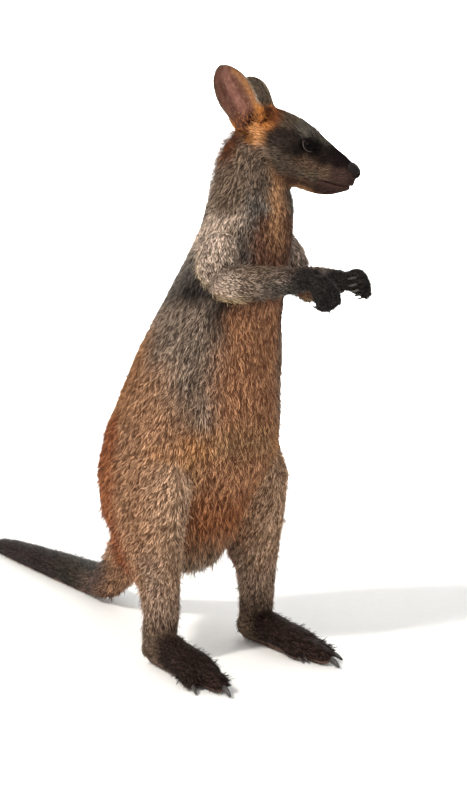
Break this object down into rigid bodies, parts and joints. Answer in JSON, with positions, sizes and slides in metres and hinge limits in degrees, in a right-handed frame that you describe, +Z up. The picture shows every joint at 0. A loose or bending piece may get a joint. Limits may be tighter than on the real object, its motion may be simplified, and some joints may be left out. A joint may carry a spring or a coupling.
{
  "type": "swamp wallaby",
  "caption": "Life-size swamp wallaby standing upright on its hind feet and tail, forepaws held out, head turned to its left; a still model.",
  "frame": {"origin": "middle of the floor under the animal's bounding box", "axes": "+Z up, -Y the way the trunk and feet face, +X the animal's left; the tail runs back along +Y"},
  "size_m": [0.3072, 1.0836, 0.8245],
  "materials": {
    "grey_fur": "grizzled grey fur",
    "brown_fur": "rust-brown fur",
    "dark_fur": "blackish fur",
    "nose": "moist black skin",
    "eye": "wet, near black",
    "claw": "dark horn"
  },
  "bodies": {
    "root": {"belly": "brown_fur", "chest": "grey_fur", "claw_fifth_toe_left": "claw", "claw_fifth_toe_right": "claw", "claw_finger_1_left": "claw", "claw_finger_1_right": "claw", "claw_finger_2_left": "claw", "claw_finger_2_right": "claw", "claw_finger_3_left": "claw", "claw_finger_3_right": "claw", "claw_finger_4_left": "claw", "claw_finger_4_right": "claw", "claw_finger_5_left": "claw", "claw_finger_5_right": "claw", "claw_fourth_toe_left": "claw", "claw_fourth_toe_right": "claw", "claw_second_toe_left": "claw", "claw_second_toe_right": "claw", "claw_third_toe_left": "claw", "claw_third_toe_right": "claw", "ear_left": "dark_fur", "ear_right": "dark_fur", "eye_left": "eye", "eye_right": "eye", "foot_left": "dark_fur", "foot_right": "dark_fur", "forearm_left": "grey_fur", "forearm_right": "grey_fur", "hand_left": "dark_fur", "hand_right": "dark_fur", "head": "grey_fur", "hips": "brown_fur", "lower_jaw": "grey_fur", "neck": "grey_fur", "nose": "nose", "shank_left": "grey_fur", "shank_right": "grey_fur", "tail_root": "brown_fur", "tail_tip": "dark_fur", "thigh_left": "brown_fur", "thigh_right": "brown_fur", "upper_arm_left": "grey_fur", "upper_arm_right": "grey_fur"}
  },
  "joints": []
}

Stated task:
Please reproduce every line of the material word for word.

Result of the exercise:
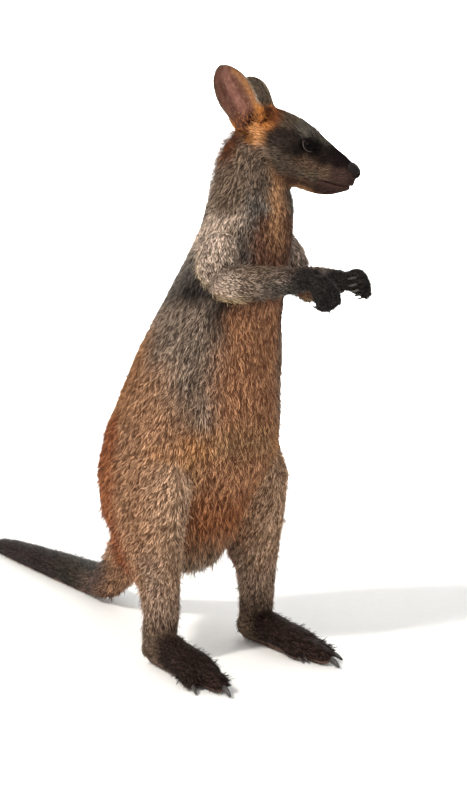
Break this object down into rigid bodies, parts and joints. Answer in JSON, with positions, sizes and slides in metres and hinge limits in degrees, in a right-handed frame that you describe, +Z up. The picture shows every joint at 0. A loose or bending piece may get a joint. Limits may be tighter than on the real object, its motion may be simplified, and some joints may be left out. A joint may carry a spring or a coupling.
{
  "type": "swamp wallaby",
  "caption": "Life-size swamp wallaby standing upright on its hind feet and tail, forepaws held out, head turned to its left; a still model.",
  "frame": {"origin": "middle of the floor under the animal's bounding box", "axes": "+Z up, -Y the way the trunk and feet face, +X the animal's left; the tail runs back along +Y"},
  "size_m": [0.3072, 1.0836, 0.8245],
  "materials": {
    "grey_fur": "grizzled grey fur",
    "brown_fur": "rust-brown fur",
    "dark_fur": "blackish fur",
    "nose": "moist black skin",
    "eye": "wet, near black",
    "claw": "dark horn"
  },
  "bodies": {
    "root": {"belly": "brown_fur", "chest": "grey_fur", "claw_fifth_toe_left": "claw", "claw_fifth_toe_right": "claw", "claw_finger_1_left": "claw", "claw_finger_1_right": "claw", "claw_finger_2_left": "claw", "claw_finger_2_right": "claw", "claw_finger_3_left": "claw", "claw_finger_3_right": "claw", "claw_finger_4_left": "claw", "claw_finger_4_right": "claw", "claw_finger_5_left": "claw", "claw_finger_5_right": "claw", "claw_fourth_toe_left": "claw", "claw_fourth_toe_right": "claw", "claw_second_toe_left": "claw", "claw_second_toe_right": "claw", "claw_third_toe_left": "claw", "claw_third_toe_right": "claw", "ear_left": "dark_fur", "ear_right": "dark_fur", "eye_left": "eye", "eye_right": "eye", "foot_left": "dark_fur", "foot_right": "dark_fur", "forearm_left": "grey_fur", "forearm_right": "grey_fur", "hand_left": "dark_fur", "hand_right": "dark_fur", "head": "grey_fur", "hips": "brown_fur", "lower_jaw": "grey_fur", "neck": "grey_fur", "nose": "nose", "shank_left": "grey_fur", "shank_right": "grey_fur", "tail_root": "brown_fur", "tail_tip": "dark_fur", "thigh_left": "brown_fur", "thigh_right": "brown_fur", "upper_arm_left": "grey_fur", "upper_arm_right": "grey_fur"}
  },
  "joints": []
}